# PAC NW Greater WA/ Southern Canada Show schedule and events!



## Shinju (Jul 11, 2008)

Hello Folks!

I am going to try and update this thread for us PAC NW folks with shows and event locations and information. 

SQ up here is picking up so if you got a system and want to talk audio come on out! 

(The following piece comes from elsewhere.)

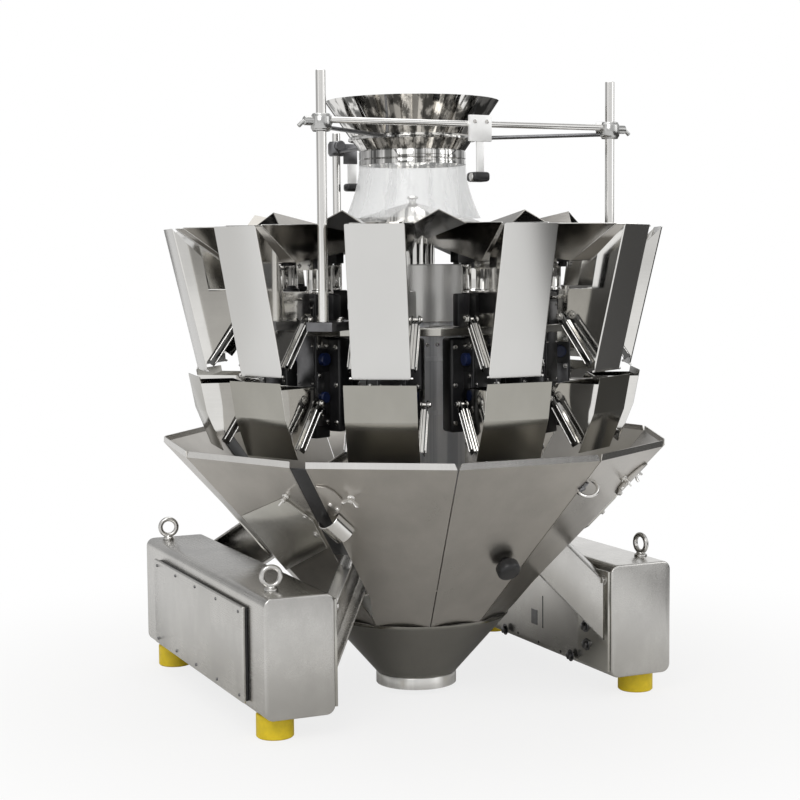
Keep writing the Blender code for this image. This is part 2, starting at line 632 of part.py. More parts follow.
def base_box(side):
    """A long box whose lengthwise edges are bent round."""
    r = BASE_BEND_RADIUS
    corners = ((BASE_OUTER_X - r, BASE_TOP_Z - r, 0), (BASE_INNER_X + r, BASE_TOP_Z - r, 90),
               (BASE_INNER_X + r, BASE_BOTTOM_Z + r, 180), (BASE_OUTER_X - r, BASE_BOTTOM_Z + r, 270))
    outline = []
    for x, z, start in corners:
        outline += pivot_eye((x, z), start, start + 90, r, 3)
    return prism([(side * x, z) for x, z in outline], BASE_FRONT_Y, BASE_REAR_Y,
                 lambda x, z, y: (x, y, z))


def make_base(steel, yellow, machine):
    """Base boxes, their bolted covers and the four feet."""
    for side, label in ((-1, "left"), (1, "right")):
        add(f"base_{label}", base_box(side), steel, machine)
        cover_x = sorted((side * (BASE_OUTER_X + SEAT_GAP),
                          side * (BASE_OUTER_X + SEAT_GAP + COVER_DEPTH)))
        cover = block(cover_x, (COVER_FRONT_Y, COVER_REAR_Y), (COVER_BOTTOM_Z, COVER_TOP_Z))
        add(f"cover_{label}", cover, steel, machine)
        for y, end in ((BASE_FRONT_Y + FOOT_INSET_Y, "front"), (BASE_REAR_Y - FOOT_INSET_Y, "rear")):
            foot = rod((side * FOOT_X, y, 0.0), (side * FOOT_X, y, BASE_BOTTOM_Z - SEAT_GAP),
                       FOOT_RADIUS, 24)
            add(f"foot_{end}_{label}", foot, yellow, machine)


def ring_point(slot, radius, z):
    """A point of the ring, at a place counted in heads from the front one."""
    angle = math.radians(head_angle(slot))
    return (radius * math.sin(angle), -radius * math.cos(angle), z)


def make_infeed(steel, clear, machine):
    """Stand, funnel and skirt above the dispersion cone."""
    pieces = [lathe([(HOLDER_RADIUS - HOLDER_THICKNESS, HOLDER_Z - 0.006),
                     (HOLDER_RADIUS, HOLDER_Z - 0.006), (HOLDER_RADIUS, HOLDER_Z + 0.006),
                     (HOLDER_RADIUS - HOLDER_THICKNESS, HOLDER_Z + 0.006)], ROUND_SIDES)]
    for slot in POST_SLOTS:
        top = REAR_POST_TOP_Z if slot == POST_SLOTS[2] else POST_TOP_Z
        pieces.append(rod(ring_point(slot, POST_RING_RADIUS, POST_FOOT_Z + SEAT_GAP),
                          ring_point(slot, POST_RING_RADIUS, top), POST_RADIUS))
        pieces.append(rod(ring_point(slot, POST_RING_RADIUS, HOLDER_Z - 0.012),
                          ring_point(slot, POST_RING_RADIUS, FRONT_ROD_Z + 0.014), CLAMP_RADIUS))
        pieces.append(rod(ring_point(slot, POST_RING_RADIUS, HOLDER_Z),
                          ring_point(slot, HOLDER_RADIUS - HOLDER_THICKNESS / 2, HOLDER_Z), 0.004))
    left, right = (ring_point(slot, POST_RING_RADIUS, FRONT_ROD_Z) for slot in POST_SLOTS[:2])
    pieces.append(rod(left, right, FRONT_ROD_RADIUS))
    bar_y = left[1]
    for half, y_range, z_range in (
            (SENSOR_PLATE_HALF_WIDTH, (bar_y - 0.012, bar_y - 0.004),
             (SENSOR_PLATE_BOTTOM_Z, SENSOR_PLATE_TOP_Z)),
            (SENSOR_STEM_HALF_WIDTH, (bar_y - 0.010, bar_y - 0.0055),
             (SENSOR_STEM_BOTTOM_Z, SENSOR_PLATE_BOTTOM_Z + SHEET * 2)),
            (SENSOR_HALF_WIDTH, (bar_y - SENSOR_HALF_WIDTH, bar_y + SENSOR_HALF_WIDTH),
             (SENSOR_BOTTOM_Z, SENSOR_TOP_Z))):
        pieces.append(block((SENSOR_X - half, SENSOR_X + half), y_range, z_range))
    add("infeed_stand", combine(pieces), steel, machine)
    funnel = [(FUNNEL_RIM_RADIUS, FUNNEL_RIM_Z), (FUNNEL_NECK_RADIUS, FUNNEL_NECK_Z),
              (FUNNEL_NECK_RADIUS + COLLAR_BAND, FUNNEL_NECK_Z - 0.003),
              (FUNNEL_NECK_RADIUS + COLLAR_BAND, COLLAR_BOTTOM_Z),
              (FUNNEL_NECK_RADIUS - SHEET, COLLAR_BOTTOM_Z),
              (FUNNEL_NECK_RADIUS - SHEET, FUNNEL_NECK_Z), (FUNNEL_RIM_RADIUS - 0.003, FUNNEL_RIM_Z)]
    add("infeed_funnel", lathe(funnel, ROUND_SIDES), steel, machine)
    outer, inner = [], []
    for i in range(SKIRT_STEPS + 1):
        t = i / SKIRT_STEPS
        radius = FUNNEL_NECK_RADIUS + COLLAR_BAND
        radius += (SKIRT_BOTTOM_RADIUS - radius) * t ** 1.7
        z = COLLAR_BOTTOM_Z - SEAT_GAP + (SKIRT_BOTTOM_Z - COLLAR_BOTTOM_Z) * t
        outer.append((radius, z))
        inner.append((radius - SHEET, z))
    add("infeed_skirt", lathe(outer + inner[::-1], ROUND_SIDES), clear, machine)


def build():
    """Make the whole machine."""
    clear_scene()
    steel = make_material("stainless", (0.62, 0.61, 0.59), 0.3, 1.0)
    yellow = make_material("foot_yellow", (0.80, 0.68, 0.06), 0.5, 0.0)
    clear = make_material("clear_plastic", (0.85, 0.86, 0.86), 0.1, 0.0)
    machine = bpy.data.objects.new("machine", None)
    bpy.context.scene.collection.objects.link(machine)
    machine.location = (0.0, (FEED_TOP[0] - CHUTE_RIM_RADIUS) / 2, 0.0)
    make_hoppers(steel, machine)
    make_body(steel, machine)
    make_feeders(steel, machine)
    make_cone(steel, machine)
    make_chute(steel, machine)
    make_base(steel, yellow, machine)
    make_infeed(steel, clear, machine)


build()
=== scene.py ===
"""The look of an eleven-head multihead weigher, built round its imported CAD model.

Metres, +Z up, front towards -Y. A piece of a head is drawn in that head's own section, with
u outwards from the ring's axis, v sideways along the ring and z up, and is then turned to
its place. Everything else is drawn round the ring's axis and moved to it as a whole.
"""

import json
import math

import bmesh
import bpy
from mathutils import Matrix, Vector

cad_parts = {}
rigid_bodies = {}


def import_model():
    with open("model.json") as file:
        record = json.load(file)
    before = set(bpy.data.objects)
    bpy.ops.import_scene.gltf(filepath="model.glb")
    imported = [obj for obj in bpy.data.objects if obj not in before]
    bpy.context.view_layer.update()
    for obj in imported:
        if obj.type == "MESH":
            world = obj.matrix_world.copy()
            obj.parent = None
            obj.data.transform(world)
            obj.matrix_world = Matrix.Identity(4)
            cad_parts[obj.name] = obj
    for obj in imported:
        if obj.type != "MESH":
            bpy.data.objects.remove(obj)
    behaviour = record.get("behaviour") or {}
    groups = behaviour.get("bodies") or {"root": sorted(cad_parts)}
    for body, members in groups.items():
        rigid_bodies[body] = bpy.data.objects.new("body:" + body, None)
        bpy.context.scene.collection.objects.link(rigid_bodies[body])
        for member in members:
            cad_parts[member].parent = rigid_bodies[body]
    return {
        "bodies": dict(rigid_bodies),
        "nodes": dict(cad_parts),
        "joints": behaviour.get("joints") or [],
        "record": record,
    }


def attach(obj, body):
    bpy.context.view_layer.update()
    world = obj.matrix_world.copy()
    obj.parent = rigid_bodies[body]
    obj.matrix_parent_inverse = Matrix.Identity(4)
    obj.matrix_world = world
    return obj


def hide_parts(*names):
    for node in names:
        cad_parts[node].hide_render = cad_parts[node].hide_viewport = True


# Ring of heads
AXIS_Y = -0.008
HEADS = 11
HEAD_STEP = 360.0 / HEADS
LEGS = ((-1.5, "front_left"), (1.5, "front_right"), (4.5, "rear_right"), (-4.5, "rear_left"))
POST_SLOTS = (-1.5, 1.5, 5.5)

# Sheet metal
SHEET = 0.0016
BEND = 0.0028
EDGE = 0.0007

# Fasteners
WASHER = 0.0015
HEXAGON_SPIN = 0.2

# Feed hoppers
FEED_TOP = (0.514, 0.9725)
FEED_BOTTOM = (0.4485, 0.6875)
FEED_HALF_WIDTH = 0.0556
FEED_SIDE_TOP = (0.5095, 0.9680)
FEED_SIDE_NOTCH = (0.4544, 0.9158)
FEED_SIDE_KNEE = (0.4425, 0.8486)
FEED_REAR = 0.3715
FEED_PIVOT = (0.377, 0.795)
FEED_DOOR_SLOPE = 55.5

# Weigh hoppers
WEIGH_TOP = (0.4664, 0.678)
WEIGH_FOLD = (0.4530, 0.608)
WEIGH_BOTTOM = (0.4215, 0.530)
WEIGH_HALF_WIDTH = 0.0684
WEIGH_REAR = 0.372
WEIGH_REAR_TOP = 0.6655
WEIGH_PIVOT = (0.362, 0.634)
WEIGH_DOOR_SLOPE = 58.5

# Doors
LIP_LIFT = 0.012
DOOR_GAP = 0.005
ARM_HALF_WIDTH = 0.0085
EYE_RADIUS = 0.0095
PIN_RADIUS = 0.004

# Central body. A slot is a place round the ring, counted in heads from the front one.
COLUMN_RADIUS = 0.114
COLUMN_BOTTOM = 0.405
COLUMN_CHAMFER = 0.03
COLUMN_SCREWS_Z = 0.735
HOOP_BOTTOMS = (0.700, 0.590, 0.470)
HOOP_HEIGHT = 0.010
DRUM_RADIUS = 0.1234
DRUM_BOTTOM = 0.7806
DRUM_TOP = 0.898
THIN_RODS = 6
THIN_ROD_FIRST_SLOT = -0.76
THIN_ROD_GAP = 0.006
THIN_ROD_BOTTOM = 0.715
THIN_ROD_LENGTH = 0.095
THIN_ROD_RADIUS = 0.0030
THIN_ROD_NUT_LIFTS = (0.0, 0.050)
RING_INNER = 0.270
RING_OUTER = 0.345
RING_BOTTOM = 0.762
RING_TOP = 0.777
DRIVE_INNER = 0.285
DRIVE_OUTER = 0.325
DRIVE_HALF_WIDTH = 0.026
DRIVE_BOTTOM = 0.560
DRIVE_TOP = 0.842
MOTOR_DEPTH = 0.036
MOTOR_HALF_WIDTH = 0.056
MOTOR_BOTTOM = 0.572
MOTOR_TOP = 0.756
MOTOR_BOLTS_Z = (0.590, 0.664, 0.738)
NECK_DEPTH = 0.020
NECK_HALF_WIDTH = 0.040
SEATED = 0.004
LID_HALF_WIDTH = 0.023
LID_BOTTOM = 0.662
LID_TOP = 0.822
LID_RAISED = 0.0018
CHEEK_INSET = 0.004
CHEEK_RAISED = 0.0020
UPPER_CHEEK = (0.735, 0.802)
LOWER_CHEEK = (0.585, 0.690)
HANGER_HALF_WIDTH = 0.020
HANGER_THICKNESS = 0.006
FEED_HANGER_Z = 0.828
WEIGH_HANGER_Z = 0.650
JUNCTION_INNER = 0.272
JUNCTION_OUTER = 0.318
JUNCTION_HALF_WIDTH = 0.021
JUNCTION_TOP = 0.833
NO_JUNCTION_SLOTS = (0.5, 1.5, 5.5, 9.5, 10.5)
SPOKE_HALF_WIDTH = 0.018
SPOKE_BOTTOM = 0.7645
SPOKE_TOP = 0.7745
POST_PLATE_INNER = 0.290
POST_PLATE_OUTER = 0.432
POST_PLATE_HALF_WIDTH = 0.027
POST_PLATE_BOLTS_U = (0.300, 0.385)
POST_PLATE_BOLT_V = 0.020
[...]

SPL is also pretty big up here too and the guys with NWSPL are pretty cool to boot!

Hope to see you out!


For the Month of May!

IASCA 1x

Sunday, May 19

Xtreme Car Audio & Tint
1550 NE Riddell Rd.
Bremerton, WA 98310

Entry is $25 for one format, $20 for each additional
SQ registration/judging starts at 10
SPL registration/judging starts at 11
Trophies for 1st & 2nd, medals for 3rd
Raffle


----------



## Shinju (Jul 11, 2008)

Revised schedule

6/2 USACi, Kent (not me, but just letting you know)
6/29 The Stereo Store 2x, Eugene, OR (Evening show)
6/30 Soundstage, Olympia
7/6 Kingpin, Wilsonville, OR
7/14 Droops, Spokane, WA SPL only
7/26 Lowdown 1x sponsored by Phantom Soundz
7/27 Lowdown 3x sponsored by Audio Northwest
8/3 & 4 Aspen Sound 3x, Spokane
8/10 Mid Summer Bash sponsored by Hybrid Audio Technologies, Olympia 
8/17 Sittin Pretti/Sound Werks sponsored by Phantom Soundz
8/25 IASCA NW Finals 3x WR at Surf City, Lincoln City sponsored by a whole bunch of people including Phantom Sound


----------



## slammedsuburban (Jun 6, 2012)

Revised again!

6/29 The Stereo Store 2x, Eugene, OR (Evening show, SPL only)
6/30 Soundstage, Olympia
7/6 Kingpin, Wilsonville, OR
7/7 Sound Werks 2x, Marysville, WA
7/14 Droops, Spokane, WA SPL only
7/26 Lowdown 1x sponsored by Phantom Soundz, Southwest Washington Fairgrounds , Chehalis, WA
7/27 Lowdown 3x sponsored by Audio Northwest, Southwest Washington Fairgrounds , Chehalis, WA
8/3 & 4 Aspen Sound 3x, Spokane, WA
8/10 Mid Summer Bash sponsored by Hybrid Audio Technologies, Olympia, WA
8/17 Sittin Pretti/Sound Werks sponsored by Phantom Soundz, Arlington airport, WA
8/25 IASCA NW Finals 3x WR at Surf City, Lincoln City , OR


----------



## Shinju (Jul 11, 2008)

POAST!

*7/6 Kingpin, Wilsonville, OR
7/7 Sound Werks 2x, Marysville, WA*


----------



## Shinju (Jul 11, 2008)

8/10 Mid Summer Bash sponsored by Hybrid Audio Technologies, Olympia 


At forever powercoating. 


Lets see some more locals, I know there are quite a few on here that post here and claim to have a system! Bring it on down and show it off!


----------